In Memory of Mateusz

We have received the tragic news that Mateusz (also known online as Gepetto, Antoni Lulek and Feliks Domański) has succumbed to his depression. He was only in his mid-twenties.

Submitted by Internationali… on June 30, 2020

Mateusz first contacted us back in 2013. He was a teenager at the time, but one who had already become disillusioned with anarchism. Looking for an alternative, he came across the Communist Left. As he told us at the time,

"Political climate in Poland is unfriendly towards radicals. Right-wing dominates political discourse to such extent that even the proper social democrats are outside of the parliament. Because of the post-WWII history (also Polish-Bolshevik war), everybody has a knee-jerk reaction to a word "communism" (or "socialism", but "communism" is obviously worse). Hardcore economic liberals label every kind of interventionism or social benefits as "socialism" (and their views are really popular amongst those who show any interest in politics). Trying to explain that socialism/communism is neither a totalitarian and militarist state, nor high taxes and welfare state, is like talking to a wall (I know that's what people think everywhere, but here it is taken to another new level)."

Despite this, he set out to make the ideas of the Communist Left more known in Poland. Many of the Polish translations on our website we owe to him. He’s also written articles on the situation in Poland, which we were very happy to publish (see Elections in Poland: Don't Mourn, Organise! and Poland: The 18th Brumaire of Jarosław Kaczyński). One of our young comrades even visited him in Warsaw.

By 2016 however we noticed Trotskyist ideas had began to influence Mateusz’s thinking. It wasn’t long after this that he ceased contributing to our website. Instead he now attempted to join an orthodox Trotskyist group which did have a presence in Poland, but was rebuffed. His last political activity involved writing and translating articles for a different small orthodox Trotskyist group.
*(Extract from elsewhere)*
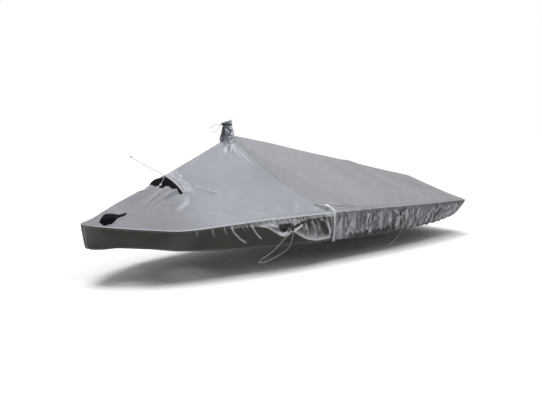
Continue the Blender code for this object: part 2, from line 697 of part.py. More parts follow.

Unfortunately, over the past few years his depression, together with political isolation, and difficult living circumstances began to take their toll. Mateusz became frequently suicidal and increasingly disillusioned with politics in general. The comrades he’d befriended online, on forums and social media, tried to reach out, and, as it is with these things, we all wish we could have done more. Like for many young people nowadays the misery of life under capitalism, with its material and mental burdens, proved too much for Mateusz. He took the only way out he felt was feasible.

Although Mateusz drifted away from us politically, we wish to pay tribute to this bright and funny young man who still had so much more to offer. As he once wrote,

"We need to revive class struggle in streets and in workplaces, and build our own revolutionary party, that will show the way out of the misery of life under capitalism, out of exploitation, war, oppression and religious backwardness."